2015年6月7日(日) 09:40 〜 10:40 ポスター会場 (展示ホール)

[P3-A-1064] 地域在住高齢者における体格指数と運動機能との関連

峯松亮1, 羽崎完2, 原納明博3, 岡本希4, 車谷典男4 (1.畿央大学健康科学部理学療法学科, 2.大阪電気通信大学医療福祉工学部理学療法学科, 3.阪奈中央病院整形外科, 4.奈良県立医科大学医学部地域健康医学教室)

キーワード:体格指数, 運動機能, 地域在住高齢者

【はじめに,目的】体格指数(BMI)は過体重,肥満を定義する指標の一つである。高齢者では,高BMI(過体重,肥満)は活動性の低下や制限を来す原因となることが示されており,生活習慣病とも深く関連しており,BMIが高くなると死亡率も高くなるとの報告もある。一方,低BMI(やせ)は骨折リスクや死亡率が高いとの報告があり,骨量や筋量が低下したいわゆる虚弱状態にあることが考えられる。このように,高齢者の死亡率,活動制限にはUカーブの関連が認められる。高齢者の健康を維持するためには,運動機能とともに健康的な体格を維持すること,またこれらの関連を把握することも重要と考えられる。そこで本研究では,BMIによる高齢者の運動機能の差を男女別に調査することを目的とした。

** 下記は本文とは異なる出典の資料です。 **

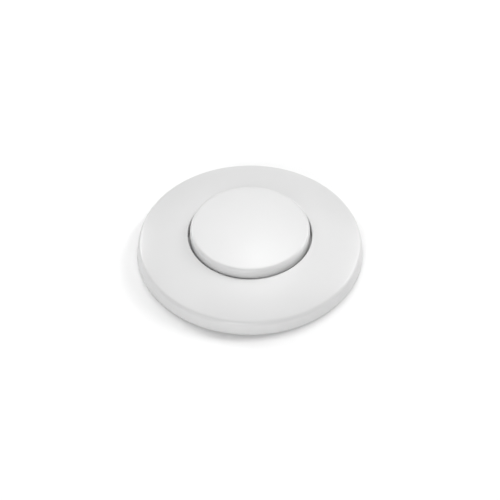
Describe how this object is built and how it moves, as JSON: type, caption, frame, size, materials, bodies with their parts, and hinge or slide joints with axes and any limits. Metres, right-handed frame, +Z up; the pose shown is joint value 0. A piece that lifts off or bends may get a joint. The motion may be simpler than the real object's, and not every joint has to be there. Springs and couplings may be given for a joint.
{
  "type": "round push-button switch",
  "caption": "Flat round battery-powered push-button switch: a sloping flanged case with a large domed button in the centre.",
  "frame": {"origin": "centre of the underside, on the surface that the rubber feet rest on", "axes": "+Z up through the button's crown, -Y the front, +X to the right, keyholes along X"},
  "size_m": [0.06, 0.06, 0.0103],
  "materials": {
    "white_cover": "satin moulded",
    "white_button": "satin moulded",
    "white_base": "fine texture moulded",
    "rubber": "matt",
    "screw_steel": "zinc plated",
    "cell_steel": "nickel plated",
    "spring_steel": "bright rolled",
    "gasket_plastic": "matt",
    "board_green": "solder mask",
    "black_plastic": "matt moulded",
    "solder_tin": "tinned",
    "ceramic_white": "matt",
    "ceramic_tan": "matt"
  },
  "bodies": {
    "case": {"top_cover": "white_cover", "base_plate": "white_base", "rubber_feet": "rubber", "case_screws": "screw_steel", "board_screws": "screw_steel", "cell_can": "cell_steel", "cell_gasket": "gasket_plastic", "cell_cap": "cell_steel", "positive_clip": "spring_steel", "negative_spring": "spring_steel", "circuit_board": "board_green", "switch_base": "black_plastic", "switch_cover": "spring_steel", "switch_terminals": "solder_tin", "contact_dome": "spring_steel", "radio_chip": "black_plastic", "crystal": "spring_steel", "chip_antenna": "ceramic_white", "capacitors": "ceramic_tan", "resistors": "black_plastic", "return_springs": "spring_steel"},
    "button": {"push_button": "white_button"},
    "plunger": {"switch_plunger": "black_plastic"},
    "door": {"battery_door": "white_base"}
  },
  "joints": [
    {"name": "button_press", "type": "slide", "parent": "case", "child": "button", "axis": [0, 0, -1], "range_m": [0, 0.0004], "stiffness_N_per_m": 600, "springref_m": -0.002, "deforming": ["return_springs"]},
    {"name": "switch_press", "type": "slide", "parent": "case", "child": "plunger", "axis": [0, 0, -1], "range_m": [0, 0.0004], "deforming": ["contact_dome"]},
    {"name": "door_turn", "type": "hinge", "parent": "case", "child": "door", "pos_m": [0, 0, 0.0004], "axis": [0, 0, -1], "range_deg": [0, 30]}
  ],
  "couplings": [
    {"joint": "switch_press", "follows": "button_press", "ratio": 1}
  ]
}
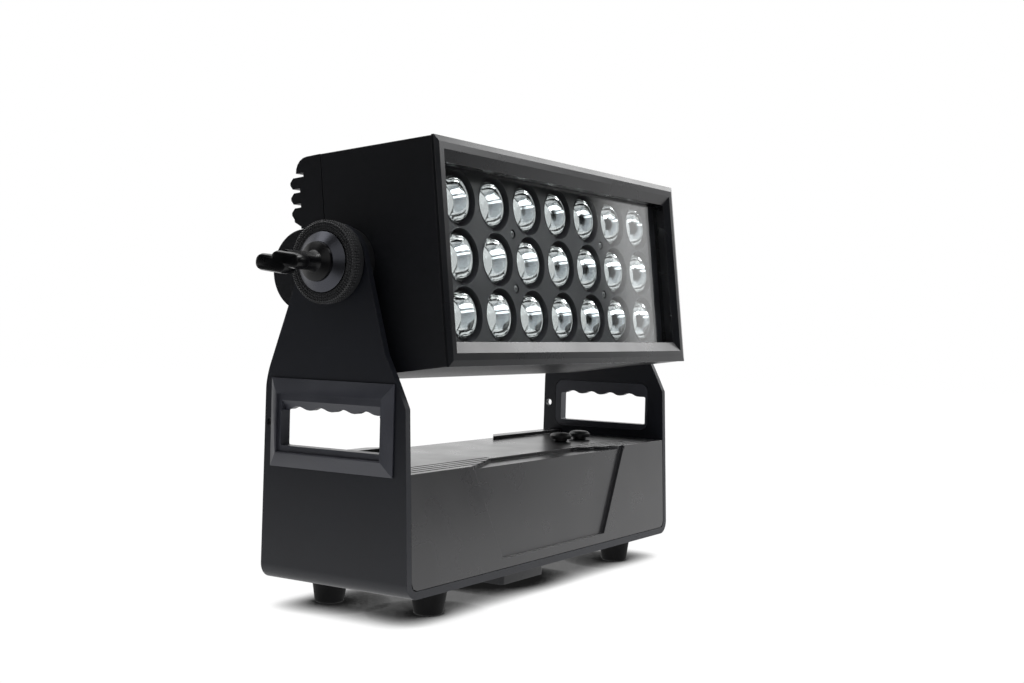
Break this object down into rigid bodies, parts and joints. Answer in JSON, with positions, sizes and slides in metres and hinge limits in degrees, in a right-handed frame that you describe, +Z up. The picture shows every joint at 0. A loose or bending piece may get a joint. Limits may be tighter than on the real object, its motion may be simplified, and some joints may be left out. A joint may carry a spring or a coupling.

【方法】対象は藤原京スタディに参加した高齢者のうち,解析する運動機能測定データがすべてそろっている3549名(男性1754名,女性1795名,平均年齢72.5±5.2歳)とし,BMIを基準に3群(低BMI,<22;標準BMI,22≦,>25;高BMI,25≦)に分けた。運動機能測定項目は握力,膝伸展力,膝屈曲力,10m歩行時間(歩行時間),開眼片脚立位時間(OLST,最大60秒間),身長補正最大一歩幅(最大一歩幅)を測定した。男女別に検討し,BMI間の運動機能の差を一元配置分散分析および多重比較検定を用いて調べた。また,各運動機能とBMI,年齢との関連を重回帰分析にて調べた。P<0.05で有意差ありとした。

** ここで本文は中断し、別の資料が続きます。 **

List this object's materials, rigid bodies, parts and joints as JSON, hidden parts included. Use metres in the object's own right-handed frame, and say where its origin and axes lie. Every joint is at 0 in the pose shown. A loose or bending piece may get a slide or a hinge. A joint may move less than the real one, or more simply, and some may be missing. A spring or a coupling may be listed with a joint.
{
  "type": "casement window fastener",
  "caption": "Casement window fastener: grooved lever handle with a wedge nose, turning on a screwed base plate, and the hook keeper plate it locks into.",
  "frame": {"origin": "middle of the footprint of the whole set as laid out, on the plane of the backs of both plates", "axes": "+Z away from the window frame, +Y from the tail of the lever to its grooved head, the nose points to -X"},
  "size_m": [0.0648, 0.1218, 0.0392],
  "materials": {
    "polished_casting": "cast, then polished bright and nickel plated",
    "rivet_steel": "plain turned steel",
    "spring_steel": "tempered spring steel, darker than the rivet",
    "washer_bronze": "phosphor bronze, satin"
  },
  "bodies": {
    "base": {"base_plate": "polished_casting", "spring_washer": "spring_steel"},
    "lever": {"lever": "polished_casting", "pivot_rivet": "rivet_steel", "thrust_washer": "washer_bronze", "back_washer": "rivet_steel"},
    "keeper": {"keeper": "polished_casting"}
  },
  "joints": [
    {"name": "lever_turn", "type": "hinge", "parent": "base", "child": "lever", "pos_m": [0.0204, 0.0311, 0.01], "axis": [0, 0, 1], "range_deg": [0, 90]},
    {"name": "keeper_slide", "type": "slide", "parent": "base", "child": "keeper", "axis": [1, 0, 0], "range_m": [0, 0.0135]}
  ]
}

【結果】BMI間の運動機能の差を比較したところ,男性では標準BMI群と比して,低BMI群の握力,膝伸展力,膝屈曲力は有意に低かった。また,高BMI群の握力,膝伸展力,膝屈曲力は有意に高く,OLSTは有意に低かった。女性では標準BMI群と比して,低BMI群の握力,膝伸展力,膝屈曲力は有意に低く,OLSTは有意に高かった。また,高BMI群の歩行時間は有意に高く,OLST,最大一歩幅は有意に低かった。さらに標準BMI群と比して,低BMI群において男性では年齢は,女性では身長は有意に高かった。各運動機能と年齢,BMIとの関連をみたところ,男性,女性ともすべての運動機能は加齢により低下し,BMIが高くなると握力,膝伸展力,膝屈曲力は高くなり,歩行時間,OLST,最大一歩幅は低下する関連が認められた(男性,R2=0.161-0.208;女性,R2=0.114-0.242)。しかし,男性においてBMIは歩行時間と関連は認められなかった。

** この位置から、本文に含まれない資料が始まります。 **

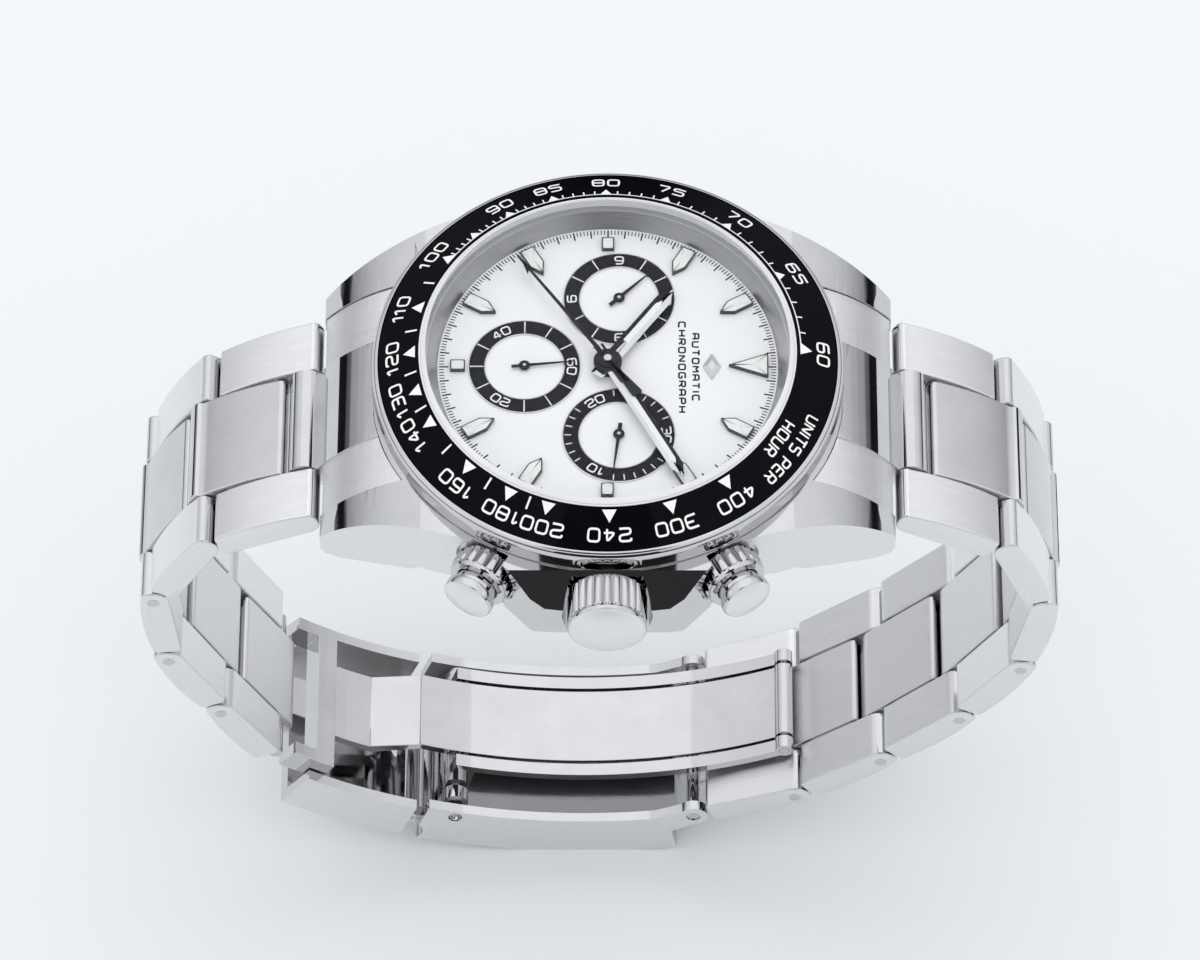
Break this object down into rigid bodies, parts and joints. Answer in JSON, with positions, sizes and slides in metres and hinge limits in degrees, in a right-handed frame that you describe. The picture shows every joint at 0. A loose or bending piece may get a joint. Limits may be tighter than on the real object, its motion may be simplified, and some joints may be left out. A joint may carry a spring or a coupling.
{
  "type": "chronograph wristwatch",
  "caption": "Three-hand chronograph wristwatch with tachymeter bezel, screw-down crown and pushers, and a three-piece-link steel bracelet closed by a folding clasp.",
  "frame": {"origin": "on the flat rest face under the closed clasp, straight below the axis of the hands", "axes": "+X to 3 o'clock (crown side), +Y to 12 o'clock, +Z out of the dial; the dial is level and the watch stands on its clasp"},
  "size_m": [0.0447, 0.0791, 0.067],
  "materials": {
    "polished_steel": "mirror polished stainless steel",
    "brushed_steel": "satin stainless steel",
    "black_ceramic": "gloss black ceramic with white scale",
    "sapphire": "clear flat crystal",
    "white_nylon": "matte nylon",
    "white_lacquer": "white lacquer",
    "dark_frame": "dark polished frame",
    "lume": "white luminous paint",
    "black_print": "black lacquer",
    "rubber": "matte",
    "movement_brass": "gilt",
    "movement_steel": "rhodium plated"
  },
  "bodies": {
    "head": {"mid_case": "polished_steel", "bezel_ring": "polished_steel", "bezel_insert": "black_ceramic", "crystal": "sapphire", "crystal_gasket": "white_nylon", "flange_ring": "brushed_steel", "dial": "white_lacquer", "hour_markers": "dark_frame", "marker_lume": "lume", "subdial_rings": "black_print", "dial_emblem": "polished_steel", "case_back": "brushed_steel", "case_back_gasket": "rubber", "movement_holder": "white_nylon", "main_plate": "movement_brass", "train_bridge": "movement_steel", "crown_tube": "brushed_steel", "pusher_tubes": "brushed_steel", "end_link_12": "brushed_steel", "end_link_6": "brushed_steel", "lug_spring_bars": "brushed_steel"},
    "hour_hand": {"hour_hand": "polished_steel"},
    "minute_hand": {"minute_hand": "polished_steel"},
    "chrono_seconds": {"chrono_seconds_hand": "black_print"},
    "small_seconds": {"small_seconds_hand": "black_print"},
    "counter_30": {"counter_30_hand": "black_print"},
    "counter_12": {"counter_12_hand": "polished_steel"},
    "barrel": {"barrel": "movement_brass"},
    "balance": {"balance": "movement_brass"},
    "rotor": {"rotor": "movement_steel"},
    "stem": {"winding_stem": "brushed_steel"},
    "crown": {"crown": "polished_steel"},
    "pusher_2": {"pusher_2": "polished_steel"},
    "pusher_4": {"pusher_4": "polished_steel"},
    "collar_2": {"collar_2": "polished_steel"},
    "collar_4": {"collar_4": "polished_steel"},
    "link_12_1": {"link_12_1": "brushed_steel"},
    "link_12_2": {"link_12_2": "brushed_steel"},
    "link_12_3": {"link_12_3": "brushed_steel"},
    "link_12_4": {"link_12_4": "brushed_steel"},
    "link_12_5": {"link_12_5": "brushed_steel"},
    "link_12_6": {"link_12_6": "brushed_steel"},
    "link_12_7": {"link_12_7": "brushed_steel"},
    "link_6_1": {"link_6_1": "brushed_steel"},
    "link_6_2": {"link_6_2": "brushed_steel"},
    "link_6_3": {"link_6_3": "brushed_steel"},
    "link_6_4": {"link_6_4": "brushed_steel"},
    "link_6_5": {"link_6_5": "brushed_steel", "clasp_spring_bar": "brushed_steel"},
    "clasp_cover": {"clasp_cover": "brushed_steel", "cover_pin": "brushed_steel", "clasp_knuckle_pin": "brushed_steel", "flip_pin": "brushed_steel"},
    "flip_lock": {"flip_lock": "brushed_steel"},
    "blade_mid": {"blade_mid": "polished_steel", "blade_pin": "brushed_steel"},
    "blade_inner": {"blade_inner": "polished_steel"}
  },
  "joints": [
    {"name": "minute_hand_turn", "type": "hinge", "parent": "head", "child": "minute_hand", "pos_m": [0, 0, 0.0649], "axis": [0, 0, -1], "continuous": true},
    {"name": "hour_hand_turn", "type": "hinge", "parent": "head", "child": "hour_hand", "pos_m": [0, 0, 0.06465], "axis": [0, 0, -1], "continuous": true},
    {"name": "small_seconds_turn", "type": "hinge", "parent": "head", "child": "small_seconds", "pos_m": [0, -0.007, 0.06425], "axis": [0, 0, -1], "continuous": true},
    {"name": "chrono_seconds_turn", "type": "hinge", "parent": "head", "child": "chrono_seconds", "pos_m": [0, 0, 0.06515], "axis": [0, 0, -1], "continuous": true},
    {"name": "counter_30_turn", "type": "hinge", "parent": "head", "child": "counter_30", "pos_m": [0.007, 0.00095, 0.06425], "axis": [0, 0, -1], "continuous": true},
    {"name": "counter_12_turn", "type": "hinge", "parent": "head", "child": "counter_12", "pos_m": [-0.007, 0.00095, 0.06425], "axis": [0, 0, -1], "continuous": true},
    {"name": "barrel_turn", "type": "hinge", "parent": "head", "child": "barrel", "pos_m": [-0.0065, 0.0062, 0.061], "axis": [0, 0, -1], "continuous": true},
    {"name": "balance_swing", "type": "hinge", "parent": "head", "child": "balance", "pos_m": [0.0052, -0.0074, 0.0607], "axis": [0, 0, 1], "range_deg": [-150, 150]},
    {"name": "rotor_turn", "type": "hinge", "parent": "head", "child": "rotor", "pos_m": [0, 0, 0.0577], "axis": [0, 0, 1], "continuous": true},
    {"name": "stem_pull", "type": "slide", "parent": "head", "child": "stem", "axis": [1, 0, 0], "range_m": [0, 0.002]},
    {"name": "crown_turn", "type": "hinge", "parent": "stem", "child": "crown", "pos_m": [0.022, 0, 0.0604], "axis": [1, 0, 0], "continuous": true},
    {"name": "pusher_2_press", "type": "slide", "parent": "head", "child": "pusher_2", "axis": [-0.8746, -0.4848, 0], "range_m": [0, 0.0007], "stiffness_N_per_m": 2000, "springref_m": -0.0004},
    {"name": "collar_2_unscrew", "type": "hinge", "parent": "head", "child": "collar_2", "pos_m": [0.01863, 0.01033, 0.0604], "axis": [0.8746, 0.4848, 0], "range_deg": [0, 540]},
    {"name": "pusher_4_press", "type": "slide", "parent": "head", "child": "pusher_4", "axis": [-0.8746, 0.4848, 0], "range_m": [0, 0.0007], "stiffness_N_per_m": 2000, "springref_m": -0.0004},
    {"name": "collar_4_unscrew", "type": "hinge", "parent": "head", "child": "collar_4", "pos_m": [0.01863, -0.01033, 0.0604], "axis": [0.8746, -0.4848, 0], "range_deg": [0, 540]},
    {"name": "bracelet_12_1", "type": "hinge", "parent": "head", "child": "link_12_1", "pos_m": [0, 0.0257, 0.0551], "axis": [1, 0, 0], "range_deg": [0, 35]},
    {"name": "bracelet_12_2", "type": "hinge", "parent": "link_12_1", "child": "link_12_2", "pos_m": [0, 0.03419, 0.0502], "axis": [1, 0, 0], "range_deg": [0, 45]},
    {"name": "bracelet_12_3", "type": "hinge", "parent": "link_12_2", "child": "link_12_3", "pos_m": [0, 0.03754, 0.04099], "axis": [1, 0, 0], "range_deg": [0, 35]},
    {"name": "bracelet_12_4", "type": "hinge", "parent": "link_12_3", "child": "link_12_4", "pos_m": [0, 0.03584, 0.03134], "axis": [1, 0, 0], "range_deg": [0, 26]},
    {"name": "bracelet_12_5", "type": "hinge", "parent": "link_12_4", "child": "link_12_5", "pos_m": [0, 0.03079, 0.02294], "axis": [1, 0, 0], "range_deg": [0, 17]},
    {"name": "bracelet_12_6", "type": "hinge", "parent": "link_12_5", "child": "link_12_6", "pos_m": [0, 0.02411, 0.01577], "axis": [1, 0, 0], "range_deg": [0, 12]},
    {"name": "bracelet_12_7", "type": "hinge", "parent": "link_12_6", "child": "link_12_7", "pos_m": [0, 0.0166, 0.00947], "axis": [1, 0, 0], "range_deg": [0, 22]},
    {"name": "bracelet_6_1", "type": "hinge", "parent": "head", "child": "link_6_1", "pos_m": [0, -0.0257, 0.0551], "axis": [-1, 0, 0], "range_deg": [0, 32]},
    {"name": "bracelet_6_2", "type": "hinge", "parent": "link_6_1", "child": "link_6_2", "pos_m": [0, -0.03443, 0.05065], "axis": [-1, 0, 0], "range_deg": [0, 40]},
    {"name": "bracelet_6_3", "type": "hinge", "parent": "link_6_2", "child": "link_6_3", "pos_m": [0, -0.03903, 0.042], "axis": [-1, 0, 0], "range_deg": [0, 38]},
    {"name": "bracelet_6_4", "type": "hinge", "parent": "link_6_3", "child": "link_6_4", "pos_m": [0, -0.03818, 0.03224], "axis": [-1, 0, 0], "range_deg": [0, 25]},
    {"name": "bracelet_6_5", "type": "hinge", "parent": "link_6_4", "child": "link_6_5", "pos_m": [0, -0.03404, 0.02335], "axis": [-1, 0, 0], "range_deg": [0, 7]},
    {"name": "clasp_open", "type": "hinge", "parent": "link_12_7", "child": "clasp_cover", "pos_m": [0, 0.00758, 0.00564], "axis": [1, 0, 0], "range_deg": [0, 70]},
    {"name": "blade_mid_fold", "type": "hinge", "parent": "clasp_cover", "child": "blade_mid", "pos_m": [0, -0.01381, 0.00548], "axis": [1, 0, 0], "range_deg": [0, 56]},
    {"name": "blade_inner_fold", "type": "hinge", "parent": "blade_mid", "child": "blade_inner", "pos_m": [0, 0.01568, 0.01187], "axis": [1, 0, 0], "range_deg": [-56, 0]},
    {"name": "flip_lock_open", "type": "hinge", "parent": "clasp_cover", "child": "flip_lock", "pos_m": [0, -0.01801, 0.00331], "axis": [1, 0, 0], "range_deg": [0, 85]}
  ],
  "couplings": [
    {"joint": "hour_hand_turn", "follows": "minute_hand_turn", "ratio": 0.083333},
    {"joint": "small_seconds_turn", "follows": "minute_hand_turn", "ratio": 60},
    {"joint": "barrel_turn", "follows": "minute_hand_turn", "ratio": 0.13333},
    {"joint": "counter_30_turn", "follows": "chrono_seconds_turn", "ratio": 0.033333},
    {"joint": "counter_12_turn", "follows": "chrono_seconds_turn", "ratio": 0.0013889},
    {"joint": "blade_mid_fold", "follows": "clasp_open", "ratio": 0.8},
    {"joint": "blade_inner_fold", "follows": "clasp_open", "ratio": -0.8}
  ]
}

【考察】本研究では,男性,女性ともにBMIは身体機能と関連することが示された。また,加齢とともに身体能力は低下することが示された。BMI間の比較では男性,女性ともに握力,膝伸展力,膝屈曲力は標準BMIと比して,低BMI群は有意に低値を示しており,BMIは年齢調節後も低骨格筋量と強い関連があるとの報告もあり,低BMI群では骨格筋量が少ないことが推測される。また,筋厚と膝伸展筋力はBMIと相関するとの報告もあるが,男性,女性ともに高BMI群の3つの筋力は標準BMI群よりも高値を示したが,男性のみ有意であったため,標準BMI以上の高齢者の場合,男性の方がBIMと筋力との関連が強いと考えられた。一方,筋力以外の運動機能では,男性ではOLSTのみに,女性では歩行時間,OLST,一歩幅にBMI間に差が認められ,標準BMIと比して,高BMI群は有意に低下を示した。男女ともBMIが高い者は,両脚でも片脚でも重心動揺が大きい,足圧中心の速度は体重が増えると増加するとの報告もあり,高BMI群では片脚で体重を支持する,重心を移動する(最大一歩幅の動作)といった重心保持や移動を制御することが難しいことが考えられた。また,至適歩行では肥満者の立脚相時間は長くなるとの報告があるが,本研究では速歩での時間を測定したものの,歩行時間には立脚相の時間が関連している可能性が考えられた。以上のことから,BMIと身体機能とには,低BMI群では低筋力と,高BMI群では運動動作との関連が強く,特に後者は女性で著明であることが示唆された。
【理学療法学研究としての意義】理学療法では理学療法現場でも体重のコントロールが必要な疾患は多く見受けられる。また,高齢者では低BMI,高BMIとも虚弱化や活動性低下につながると考えられるため,BMIと運動機能との関連を調査することにより,BMIの高低および運動機能項目の面からこれらの予防や改善を効率的に実施できると考えられる。